[llvm-dev] Where does LTO remove unused functions?

Gábor Horváth via llvm-dev llvm-dev at lists.llvm.org
Mon Jan 27 17:43:01 PST 2020


Hi!

LLVM newbie here, I was mainly working on the frontend so far. We had a
small hackathon project idea to piggyback on LTO to detect dead code
(unused functions). The basic idea is to compile the code for every target
and dump the removed functions. Intersect the function symbol names for
each target and those functions should be safe to remove from the source
code (unless there were some configuration that was not compiled).
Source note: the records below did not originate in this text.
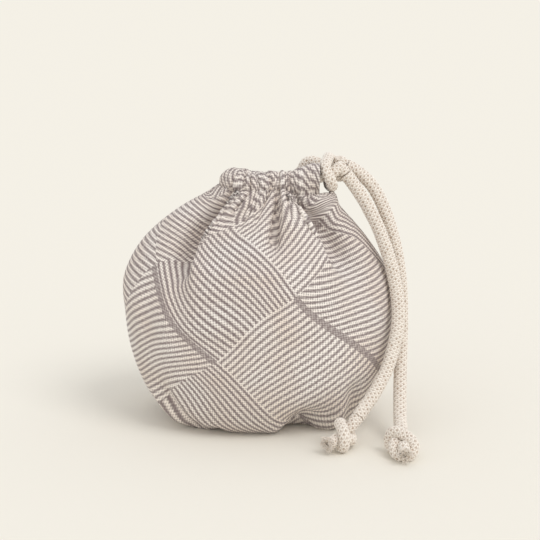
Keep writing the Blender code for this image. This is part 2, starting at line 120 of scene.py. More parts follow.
# Knots, as the part draws them up
KNOT_MIDDLE = np.array((31.6, 1.0, 109.4)) * MM
KNOT_STEP = 1.9 * MM
KNOT_GAP = 4.9 * MM
KNOT_SQUEEZE = 0.84
KNOT_REACH = 11 * MM
KNOT_LOOSE_LENGTH = 0.9 * MM
KNOT_LOOSE_LOOP = 3.7 * MM
KNOT_ROUNDS = 500
STOPPER_REACH = 6 * MM
STOPPER_LOOSE_LENGTH = 0.62 * MM
STOPPER_LOOSE_LOOP = 3 * MM
STOPPER_ROUNDS = 900
STOPPER_GAP = 4.25 * MM
STOPPER_SQUEEZE = 0.84
STOPPER_LEAD = 12.5 * MM
STOPPER_END = 7 * MM
STOPPER_HEIGHT = 5 * MM
STOPPER_LOWEST = 1.8 * MM

# Cord routes from the mouth outwards, the part's own points, and the steps along them
ROUTE_STEP = 9 * MM
TAIL_STEP = 4 * MM
LOOP_STEP = 2 * MM
BACK_STRAND_RISE = np.array((
    (17.4, 8.6, 105.9), (19.2, 8.9, 108.6), (20.6, 8.6, 111.6), (23.0, 7.6, 112.9),
    (26.0, 6.0, 112.2),
)) * MM
UPPER_TAIL = np.array((
    (38.4, 4.6, 111.4), (43.8, 4.0, 108.2), (49.0, 2.8, 103.2), (53.6, 1.0, 95.4),
    (57.4, -1.2, 85.0), (60.4, -3.4, 73.0), (62.1, -6.0, 59.5), (62.4, -10.0, 45.5),
    (61.8, -15.6, 33.5), (61.0, -22.8, 22.8), (60.4, -30.0, 13.8), (60.0, -36.0, 9.2),
    (59.9, -40.4, 7.0), (59.8, -44.4, 6.0),
)) * MM
LOWER_TAIL = np.array((
    (37.6, -1.8, 108.6), (41.2, -2.0, 103.8), (44.8, -2.8, 98.6), (48.2, -4.2, 92.6),
    (52.3, -6.7, 84.4), (57.4, -10.6, 69.4), (60.0, -14.8, 54.4), (59.4, -20.0, 43.0),
    (55.3, -26.5, 29.8), (52.1, -30.0, 24.3), (48.5, -34.0, 19.0), (44.9, -37.5, 15.3),
    (41.8, -40.5, 11.9),
)) * MM


def linear(hex_colour):
    """An sRGB hex colour as the linear colour that shaders take."""
    parts = [int(hex_colour[k:k + 2], 16) / 255 for k in (1, 3, 5)]
    return [c / 12.92 if c <= 0.04045 else ((c + 0.055) / 1.055) ** 2.4 for c in parts] + [1]


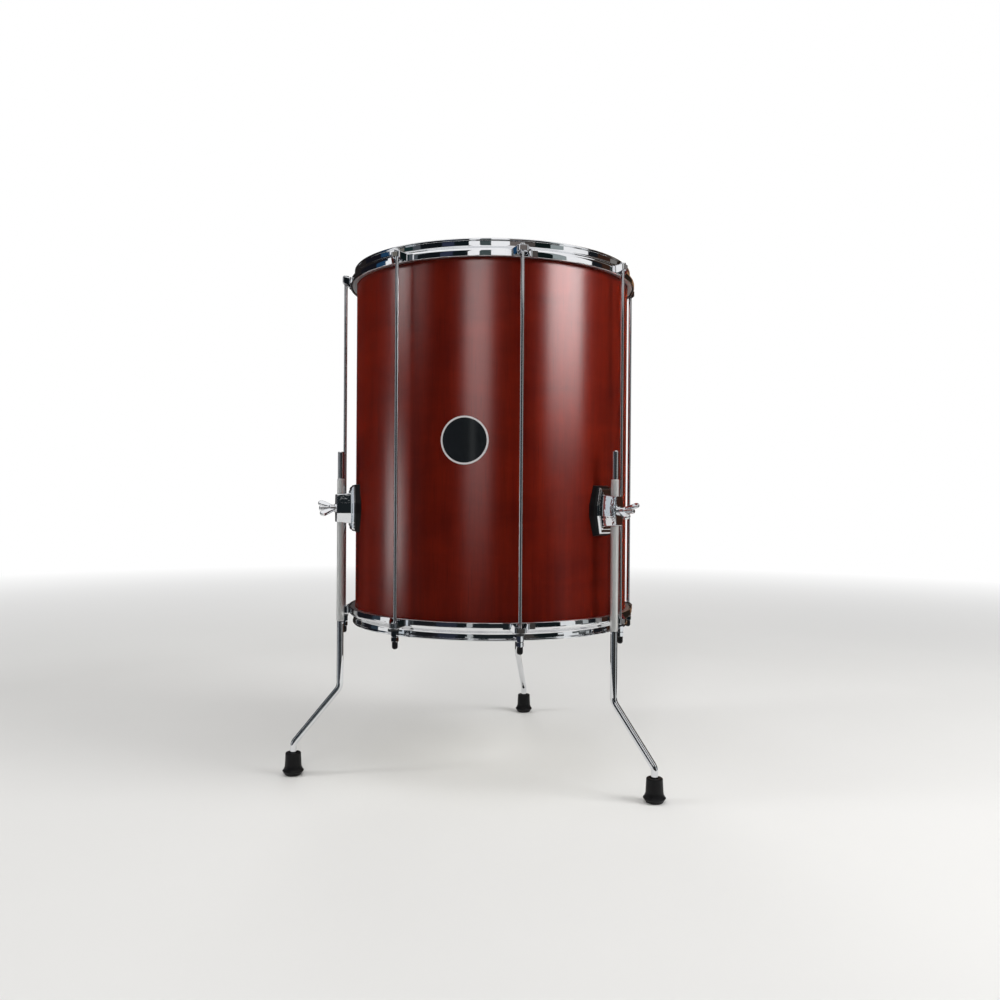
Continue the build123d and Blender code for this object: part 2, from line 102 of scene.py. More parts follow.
def joined(parts):
    # one bmesh from several, which are freed
    whole = bmesh.new()
    for part in parts:
        mesh = bpy.data.meshes.new("part")
        part.to_mesh(mesh)
        part.free()
        whole.from_mesh(mesh)
        bpy.data.meshes.remove(mesh)
    return whole


def around(build, angles):
    # copies of a shape at several angles in one bmesh
    parts = []
    for angle in angles:
        part = build()
        bmesh.ops.transform(part, matrix=turnTo(angle), verts=part.verts[:])
        parts.append(part)
    return joined(parts)


def addPiece(name, bm, finish, body, nodes):
    # a finished piece at the origin, riding on its body in place of its CAD nodes
    mesh = bpy.data.meshes.new(name)
    bm.to_mesh(mesh)
    bm.free()
    mesh.shade_smooth()
    mesh.set_sharp_from_angle(angle=sharpAngle)
    mesh.materials.append(finish)
    piece = bpy.data.objects.new(name, mesh)
    bpy.context.scene.collection.objects.link(piece)
    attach(piece, body)
    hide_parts(*nodes)


# Shader helpers

class Value:
    # a shader value that takes part in Python sums
    def __init__(self, finish, socket):
        self.finish = finish
        self.socket = socket

    def combine(self, operation, first, second):
        return self.finish.math(operation, first, second)

    def __add__(self, other):
        return self.combine("ADD", self, other)

    def __mul__(self, other):
        return self.combine("MULTIPLY", self, other)

    def __sub__(self, other):
        return self.combine("SUBTRACT", self, other)

    def __rsub__(self, other):
        return self.combine("SUBTRACT", other, self)

    def __truediv__(self, other):
        return self.combine("DIVIDE", self, other)

    def __rtruediv__(self, other):
        return self.combine("DIVIDE", other, self)

    def __gt__(self, other):
        return self.combine("GREATER_THAN", self, other)

    def __lt__(self, other):
        return self.combine("LESS_THAN", self, other)

    __radd__ = __add__
    __rmul__ = __mul__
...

Is this
reasonable?

I started to play around with some toy examples and got stuck on the very
beginning not being able to figure out where the unused functions are
actually getting removed.

Here is what I did:
tu1.cpp:
int unused(int a);
int probably_inlined(int a);
int main(int argc, const char *argv[]) {
  return probably_inlined(argc);
}

tu2.cpp:
int unused(int a) {
  return a + 1;
}
int probably_inlined(int a) {
  return a + 2;
}

I produced two object files with bitcode:
clang -c -flto tu1.cpp -o tu1.o

And I run LTO and attempted to dump the IR before each pass:
clang -O2 -Wl,-mllvm -Wl,-print-before-all tu1.o tu2.o -o optimized

In my dumps I saw the function unused removed even before the first pass.
Where did that happen? I tried to invoke llvm-link manually and that did
not remove unused.

I also tried to dump optimization remarks and was no trace of a function
being removed (I only saw a function being inlined).